In the implementation below, parameters are this time explicitly specified as nullable. If any of start_date or end_date is null, the function is applied without the protection mentioned earlier. The NULL-related logic now applies at the level of its body. If one of the arguments is NULL, the BETWEEN predicate evaluates to NULL. That predicate is used in a WHERE clause. The WHERE interprets it as false. With this implementation, a NULL argument leads to an empty GROUP BY result. is empty.

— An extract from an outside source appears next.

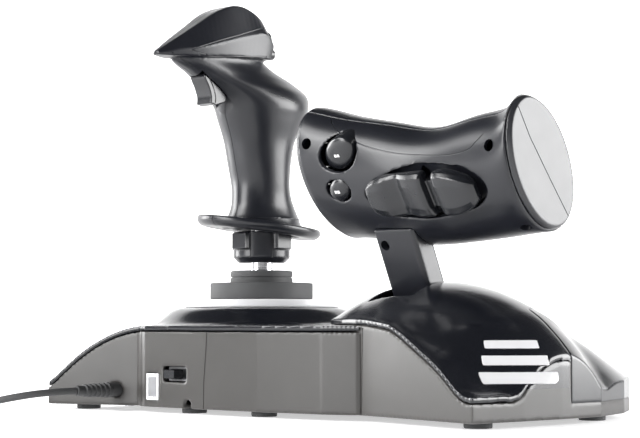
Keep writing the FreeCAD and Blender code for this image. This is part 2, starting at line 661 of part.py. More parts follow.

sales_per_country(start_date: date null, end_date: date null) := {
SELECT country, SUM(sales) AS sales
FROM READ_CSV(...)
WHERE sale_date BETWEEN start_date AND end_date // false if start or end date is null
GROUP BY COUNTRY
}

RQL vs. SQL

RQL is purposedly made similar to SQL. Here is what to keep in mind regarding their similarity:

  • Both are declarative languages. RQL is an extension of SQL with functional programming constructs,
  • RQL's collections of records are equivalent to SQL's tables. RQL's data model is however richer since nested collections (nested tables) are supported and can be queried like top-level ones.
  • RQL supports aggregation keywords that come from SQL. SELECT queries that perform aggregations however type as primitive or records. They don't evaluate to a collection of one item.
  • RQL's GROUP BY has the same syntax as in SQL. For each identified key, it puts in scope the input PARTITION, the subset of the input that matches the key. This permits arbitrary operations on the matching rows.
  • Nested queries are allowed in RQL, at any level.
  • RQL NULL values have the same semantic as in SQL. The semantic is extended to RQL's records, collections, and function calls.